In 1777, Reverend John Brainerd abandoned the reservation, making circumstances increasingly difficult.

In 1780, Munsee Lenape community leaders of Brotherton, native to Washington Valley, wrote a community treaty to oppose selling any more land to white settlers:
Be it known by this, that it has been in our consideration of late about settling of White People on the Indian Lands, And we have concluded that it is a thing which ought not to be, & a thing that will not be allowed by us, that of Renting or giving Leases for said Lands, hereafter, no, not by the proprietors themselves without the consent of the rest much more by those who has no Claim or Rite here ...
We have come upon those resolutions we hope for our better living in friendship among one another, it may be that there is some which does not like white people for their Neighbours, for fear of their not agreeing as they ought to do. it might be about there children or about something they have about them we know not what, Again it may be the white Man may do something either upon Land, Timber or something else which some one of the proprietors would not like & from thence would come great deal of Disquietness, & many other ways which may plainly be seen into, by those that have any sense or reason—
 We are exceeding glad when we see we are like to live in Quietness among one another without giving any offence to one another, & this of keeping white people from among us will be a great step towards it, & for this reason we intend to stand by or rather stand Hand in hand against any coming on the Indian Lands.
— Joseph Micty, Bartholomew Calvin, Jacob Skekit, Robert Skikkit, Derrick Quaquiuse, Benjamin Nicholus, Mary Calvin, Hezekiah Calvin

=== Displacement to Stockbridge, New York ===
In 1796, the Oneidas of Stockbridge invited Brotherton's Lenape families to join their reservation. The initial Lenape response was negative; in 1798, Munsee Lenape community leaders Bartholomew Calvin, Jason Skekit, and 18 others signed a public statement of refusal to leave "our fine place in Jersey."
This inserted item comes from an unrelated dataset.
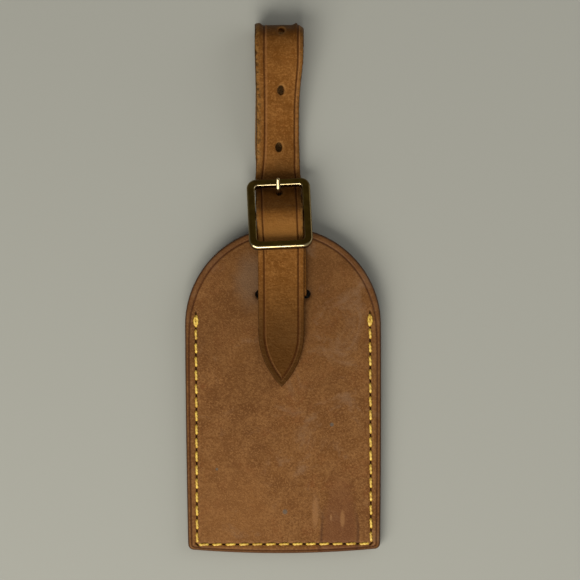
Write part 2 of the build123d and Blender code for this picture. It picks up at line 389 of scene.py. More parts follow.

However, in 1801, many of the Munsee Lenape families agreed to relocate to New Stockbridge, New York to join the Oneidas. A few Munsee Lenapes stayed behind and assimilated with the white colonists.

=== Displacement to Green Bay, Wisconsin ===
In 1822, the remaining families were forcefully displaced by white colonists again, more than 900 mi travel away, to Green Bay, Wisconsin.